«We are the people without land / We are the people without tradition / we are the people who do not know how to die». Fasci di luce illuminano dall’alto sei danzatori in una scena livida. Le parole della poesia scritta da Lou Reed negli anni ’70 e riadattata l’anno scorso da Iggy Pop in ricordo dell’amico risuonano nel vuoto. Scelte da Emio Greco e Pieter C. Scholten per aprire il loro Blasphemy Rhapsody, spettacolo inquieto, portatore di un’energia compressa quanto esplosiva, nato quest’anno con le giovani generazioni dell’ICK di Amsterdam e andato in scena in prima italiana nella stagione di danza del Teatro Comunale di Ferrara.

EMIO GRECO, origini pugliesi, con Scholten un viaggio in Olanda nella contemporaneità della danza che ha ormai raggiunto i 25 anni di storia, porta in scena in Blasphemy Rhapsody un mix di fragilità e forza, paura e reazione, una rapsodia musicale e coreografica pulsante, emblema di un periodo storico in cui l’arte, come tutto il resto, è stata inesorabilmente chiusa tra pareti. Un moto fisico, psicologico scardinante, il desiderio di ritrovare l’incontro con l’altro e con tutto ciò che è lontano, distante da sé, a fronte di una realtà di limiti spaziali, temporali, sociali, a lungo non valicabili.
Greco, classe 1965, di Blasphemy Rhapsody è il demiurgo. Entra dal fondo, dal centro, figura nera con calza sul volto, un gesto, una camminata, di nettezza folgorante, arriva tra i sei giovani danzatori, tutti in bianco, li incalza, li incita in un movimento che ha il suo impulso come fulcro, spronato da un sound design che attraversa voluttuosamente più mondi, dalla pizzica al charleston fino a Eminem. La danza è un crescendo tra assoli e unisoni, dal ritmo dalla pizzica deriva la trance.

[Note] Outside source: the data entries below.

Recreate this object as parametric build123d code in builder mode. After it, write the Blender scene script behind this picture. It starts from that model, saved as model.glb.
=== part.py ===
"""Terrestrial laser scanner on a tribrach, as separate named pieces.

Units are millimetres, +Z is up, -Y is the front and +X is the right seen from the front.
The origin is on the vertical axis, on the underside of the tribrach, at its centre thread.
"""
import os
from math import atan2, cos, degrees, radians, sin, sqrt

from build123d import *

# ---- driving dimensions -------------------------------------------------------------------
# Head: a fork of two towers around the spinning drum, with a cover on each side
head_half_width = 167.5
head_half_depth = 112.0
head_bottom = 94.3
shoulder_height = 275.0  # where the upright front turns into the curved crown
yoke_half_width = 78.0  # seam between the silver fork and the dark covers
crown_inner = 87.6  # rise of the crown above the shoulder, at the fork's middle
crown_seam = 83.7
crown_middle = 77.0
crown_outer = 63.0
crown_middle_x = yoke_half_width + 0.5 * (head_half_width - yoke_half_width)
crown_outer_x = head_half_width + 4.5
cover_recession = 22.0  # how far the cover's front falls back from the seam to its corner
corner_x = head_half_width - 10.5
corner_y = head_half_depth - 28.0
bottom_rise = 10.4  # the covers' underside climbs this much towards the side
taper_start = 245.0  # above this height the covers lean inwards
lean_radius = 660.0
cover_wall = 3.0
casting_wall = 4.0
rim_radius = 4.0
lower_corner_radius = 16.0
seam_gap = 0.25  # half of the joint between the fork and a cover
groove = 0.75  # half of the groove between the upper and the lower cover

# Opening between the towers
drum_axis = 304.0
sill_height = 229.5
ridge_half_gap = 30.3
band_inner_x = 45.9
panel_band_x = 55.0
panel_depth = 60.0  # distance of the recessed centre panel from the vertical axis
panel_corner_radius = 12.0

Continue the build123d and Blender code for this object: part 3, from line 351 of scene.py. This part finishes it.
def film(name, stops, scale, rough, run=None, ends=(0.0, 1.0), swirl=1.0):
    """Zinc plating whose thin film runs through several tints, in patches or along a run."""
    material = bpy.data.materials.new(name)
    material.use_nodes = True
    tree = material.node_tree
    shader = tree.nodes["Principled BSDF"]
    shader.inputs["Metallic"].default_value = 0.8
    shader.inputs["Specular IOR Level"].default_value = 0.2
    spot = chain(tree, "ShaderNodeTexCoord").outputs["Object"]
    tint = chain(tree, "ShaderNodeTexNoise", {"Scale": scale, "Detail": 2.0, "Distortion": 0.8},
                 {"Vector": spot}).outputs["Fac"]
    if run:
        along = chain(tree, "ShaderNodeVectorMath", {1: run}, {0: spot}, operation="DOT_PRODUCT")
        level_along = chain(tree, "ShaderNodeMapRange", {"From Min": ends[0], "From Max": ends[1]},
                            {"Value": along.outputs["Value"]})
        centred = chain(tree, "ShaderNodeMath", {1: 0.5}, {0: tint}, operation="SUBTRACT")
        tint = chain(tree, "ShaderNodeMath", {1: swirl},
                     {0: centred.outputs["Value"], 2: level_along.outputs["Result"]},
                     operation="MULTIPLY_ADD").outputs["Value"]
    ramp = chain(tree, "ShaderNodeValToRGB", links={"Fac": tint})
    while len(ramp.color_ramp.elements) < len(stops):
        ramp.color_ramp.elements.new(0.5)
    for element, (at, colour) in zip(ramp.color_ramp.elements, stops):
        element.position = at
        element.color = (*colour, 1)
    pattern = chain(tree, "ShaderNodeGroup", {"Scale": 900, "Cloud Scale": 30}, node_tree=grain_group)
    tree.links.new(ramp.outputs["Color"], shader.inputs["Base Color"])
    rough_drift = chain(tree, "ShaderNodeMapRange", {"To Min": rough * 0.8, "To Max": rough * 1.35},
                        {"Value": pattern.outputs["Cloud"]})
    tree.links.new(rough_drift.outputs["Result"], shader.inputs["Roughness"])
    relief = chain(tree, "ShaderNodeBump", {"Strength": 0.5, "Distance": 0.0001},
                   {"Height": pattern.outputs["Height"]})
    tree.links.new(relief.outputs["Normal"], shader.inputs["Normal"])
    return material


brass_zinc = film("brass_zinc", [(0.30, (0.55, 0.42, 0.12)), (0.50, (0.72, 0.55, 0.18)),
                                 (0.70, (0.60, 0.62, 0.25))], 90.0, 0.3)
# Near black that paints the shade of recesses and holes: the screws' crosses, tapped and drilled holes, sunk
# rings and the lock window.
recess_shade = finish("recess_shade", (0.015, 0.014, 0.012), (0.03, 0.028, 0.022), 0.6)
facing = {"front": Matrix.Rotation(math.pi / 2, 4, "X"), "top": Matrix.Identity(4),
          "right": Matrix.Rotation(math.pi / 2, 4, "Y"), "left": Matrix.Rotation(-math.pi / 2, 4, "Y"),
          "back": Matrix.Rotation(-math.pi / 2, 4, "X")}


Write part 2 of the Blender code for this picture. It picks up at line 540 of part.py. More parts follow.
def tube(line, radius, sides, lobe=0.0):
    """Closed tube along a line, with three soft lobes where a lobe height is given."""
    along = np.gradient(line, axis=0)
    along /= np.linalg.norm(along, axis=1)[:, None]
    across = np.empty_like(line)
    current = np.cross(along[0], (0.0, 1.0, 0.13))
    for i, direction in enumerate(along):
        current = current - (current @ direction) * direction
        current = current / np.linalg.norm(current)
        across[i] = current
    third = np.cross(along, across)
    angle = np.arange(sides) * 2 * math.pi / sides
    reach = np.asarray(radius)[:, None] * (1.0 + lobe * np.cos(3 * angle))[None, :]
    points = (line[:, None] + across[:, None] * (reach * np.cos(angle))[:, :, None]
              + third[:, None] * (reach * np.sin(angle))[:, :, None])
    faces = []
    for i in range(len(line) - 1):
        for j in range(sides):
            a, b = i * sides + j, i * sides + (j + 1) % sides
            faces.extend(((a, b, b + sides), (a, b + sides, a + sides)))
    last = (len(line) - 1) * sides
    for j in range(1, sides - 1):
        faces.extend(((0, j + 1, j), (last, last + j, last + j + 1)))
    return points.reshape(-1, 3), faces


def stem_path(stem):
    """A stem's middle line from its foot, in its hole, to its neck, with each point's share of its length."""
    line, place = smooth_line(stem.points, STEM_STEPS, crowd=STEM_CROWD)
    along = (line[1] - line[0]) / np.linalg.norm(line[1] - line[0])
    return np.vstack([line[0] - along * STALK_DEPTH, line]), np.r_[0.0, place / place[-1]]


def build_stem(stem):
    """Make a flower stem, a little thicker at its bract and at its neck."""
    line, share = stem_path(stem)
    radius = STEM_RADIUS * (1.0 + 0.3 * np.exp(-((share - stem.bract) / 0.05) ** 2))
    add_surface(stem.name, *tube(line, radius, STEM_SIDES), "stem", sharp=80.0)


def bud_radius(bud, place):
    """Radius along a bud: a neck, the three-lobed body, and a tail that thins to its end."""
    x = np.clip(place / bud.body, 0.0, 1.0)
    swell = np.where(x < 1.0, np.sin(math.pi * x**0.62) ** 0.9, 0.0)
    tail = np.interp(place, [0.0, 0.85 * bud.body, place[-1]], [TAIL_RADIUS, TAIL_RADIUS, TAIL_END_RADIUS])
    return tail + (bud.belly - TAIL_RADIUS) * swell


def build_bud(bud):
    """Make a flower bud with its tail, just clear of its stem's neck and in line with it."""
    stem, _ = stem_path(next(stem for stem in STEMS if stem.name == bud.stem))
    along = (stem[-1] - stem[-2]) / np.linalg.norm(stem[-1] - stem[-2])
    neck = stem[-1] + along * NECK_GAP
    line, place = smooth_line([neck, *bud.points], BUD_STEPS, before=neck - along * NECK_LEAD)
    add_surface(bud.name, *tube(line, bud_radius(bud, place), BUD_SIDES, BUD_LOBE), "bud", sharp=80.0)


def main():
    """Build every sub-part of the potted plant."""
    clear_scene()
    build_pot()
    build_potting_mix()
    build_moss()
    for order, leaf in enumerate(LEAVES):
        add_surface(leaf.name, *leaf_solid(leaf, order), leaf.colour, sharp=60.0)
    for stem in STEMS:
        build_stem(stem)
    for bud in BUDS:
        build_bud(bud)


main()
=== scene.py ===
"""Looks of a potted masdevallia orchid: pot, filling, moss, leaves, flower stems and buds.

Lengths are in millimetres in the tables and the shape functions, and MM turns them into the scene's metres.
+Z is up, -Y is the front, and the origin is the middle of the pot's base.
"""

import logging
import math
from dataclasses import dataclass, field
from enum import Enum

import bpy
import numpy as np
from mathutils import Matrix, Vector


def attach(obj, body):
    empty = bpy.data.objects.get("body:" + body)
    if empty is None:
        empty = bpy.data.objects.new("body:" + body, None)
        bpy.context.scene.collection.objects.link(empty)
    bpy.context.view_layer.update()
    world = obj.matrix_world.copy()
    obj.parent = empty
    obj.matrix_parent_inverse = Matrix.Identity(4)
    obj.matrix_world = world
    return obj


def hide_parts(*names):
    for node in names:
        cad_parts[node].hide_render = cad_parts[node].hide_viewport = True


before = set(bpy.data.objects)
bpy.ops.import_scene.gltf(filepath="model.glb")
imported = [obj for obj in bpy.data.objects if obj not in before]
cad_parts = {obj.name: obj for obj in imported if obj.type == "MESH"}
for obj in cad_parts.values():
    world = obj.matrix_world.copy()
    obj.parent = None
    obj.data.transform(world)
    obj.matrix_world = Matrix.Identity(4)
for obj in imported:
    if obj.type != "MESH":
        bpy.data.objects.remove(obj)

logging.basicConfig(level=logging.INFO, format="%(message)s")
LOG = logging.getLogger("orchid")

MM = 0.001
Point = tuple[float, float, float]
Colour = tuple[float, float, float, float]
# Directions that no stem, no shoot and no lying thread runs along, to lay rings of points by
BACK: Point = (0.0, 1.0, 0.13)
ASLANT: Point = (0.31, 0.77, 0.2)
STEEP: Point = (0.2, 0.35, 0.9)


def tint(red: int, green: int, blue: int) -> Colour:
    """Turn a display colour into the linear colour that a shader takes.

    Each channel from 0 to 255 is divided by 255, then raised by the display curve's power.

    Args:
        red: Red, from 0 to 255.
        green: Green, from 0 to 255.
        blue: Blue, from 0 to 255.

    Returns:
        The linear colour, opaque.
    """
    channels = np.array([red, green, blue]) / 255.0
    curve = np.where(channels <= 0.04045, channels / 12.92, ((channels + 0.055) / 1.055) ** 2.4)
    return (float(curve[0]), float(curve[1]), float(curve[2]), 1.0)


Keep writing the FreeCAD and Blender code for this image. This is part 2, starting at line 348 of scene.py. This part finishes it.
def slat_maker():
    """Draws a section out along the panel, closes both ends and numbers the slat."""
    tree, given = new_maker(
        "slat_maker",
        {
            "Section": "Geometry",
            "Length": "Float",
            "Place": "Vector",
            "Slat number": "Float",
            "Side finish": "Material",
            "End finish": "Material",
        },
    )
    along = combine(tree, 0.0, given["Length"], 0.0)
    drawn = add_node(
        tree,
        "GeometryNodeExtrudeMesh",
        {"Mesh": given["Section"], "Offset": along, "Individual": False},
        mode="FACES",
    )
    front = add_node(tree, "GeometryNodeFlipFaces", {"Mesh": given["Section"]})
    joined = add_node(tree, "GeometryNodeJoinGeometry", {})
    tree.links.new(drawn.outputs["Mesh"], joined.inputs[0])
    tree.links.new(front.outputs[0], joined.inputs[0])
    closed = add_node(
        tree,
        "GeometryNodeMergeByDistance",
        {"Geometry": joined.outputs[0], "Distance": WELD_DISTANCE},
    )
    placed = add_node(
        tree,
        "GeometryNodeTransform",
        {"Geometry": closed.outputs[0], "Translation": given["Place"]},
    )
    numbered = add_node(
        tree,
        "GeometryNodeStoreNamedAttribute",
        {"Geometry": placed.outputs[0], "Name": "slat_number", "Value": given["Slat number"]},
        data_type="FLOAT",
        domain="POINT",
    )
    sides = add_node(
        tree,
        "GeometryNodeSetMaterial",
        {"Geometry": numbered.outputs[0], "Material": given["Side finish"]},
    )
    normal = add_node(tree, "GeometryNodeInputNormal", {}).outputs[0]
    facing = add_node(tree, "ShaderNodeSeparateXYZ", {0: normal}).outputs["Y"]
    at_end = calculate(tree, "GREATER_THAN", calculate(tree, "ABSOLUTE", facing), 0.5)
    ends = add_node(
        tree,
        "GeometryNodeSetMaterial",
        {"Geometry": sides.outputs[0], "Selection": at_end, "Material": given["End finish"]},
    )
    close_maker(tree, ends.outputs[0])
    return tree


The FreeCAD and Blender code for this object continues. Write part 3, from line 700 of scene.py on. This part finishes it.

TORNANO ELEMENTI amati da Greco e Scholten, come i nasi da clown, non più rossi, ma neri. E Greco diventa un joker dall’umore appesantito, nel furore di una camminata sghemba. Alle spalle dei danzatori, bravissimi, enormi pannelli ritratto deformano i corpi, alla fine li vedremo nei riquadri di zoom attraverso i quali, nei diversi lockdown, Blasphemy Rhapsody ha trovato la sua forma.

IL PEZZO SI CHIUDE con una danzatrice che urla di nuovo le parole di Iggy Pop mentre i danzatori, diventati tantissimi, avanzano verso il proscenio dove sventola una bandiera bianca. È la resa? O forse solo la richiesta di una pausa dalla fatica che tutti conosciamo? L’aria fredda che esce dai due ventilatori investe il pubblico del Comunale, accomunandolo nella «casualty of daytime, nighttime, space, and God/ Without race, nationality, or religion/ We are the people, and the people, the people». E gli spettatori applaudono uno spettacolo che ha autenticità di segno.
Domani, alle 18.00, al LAC di Lugano, altro appuntamento con Emio Greco e Scholten. In prima assoluta va in scena We Want it All, un percorso tra i finali di quasi 60 loro creazioni, un gioco per aprire la strada a un inizio ancora da scrivere.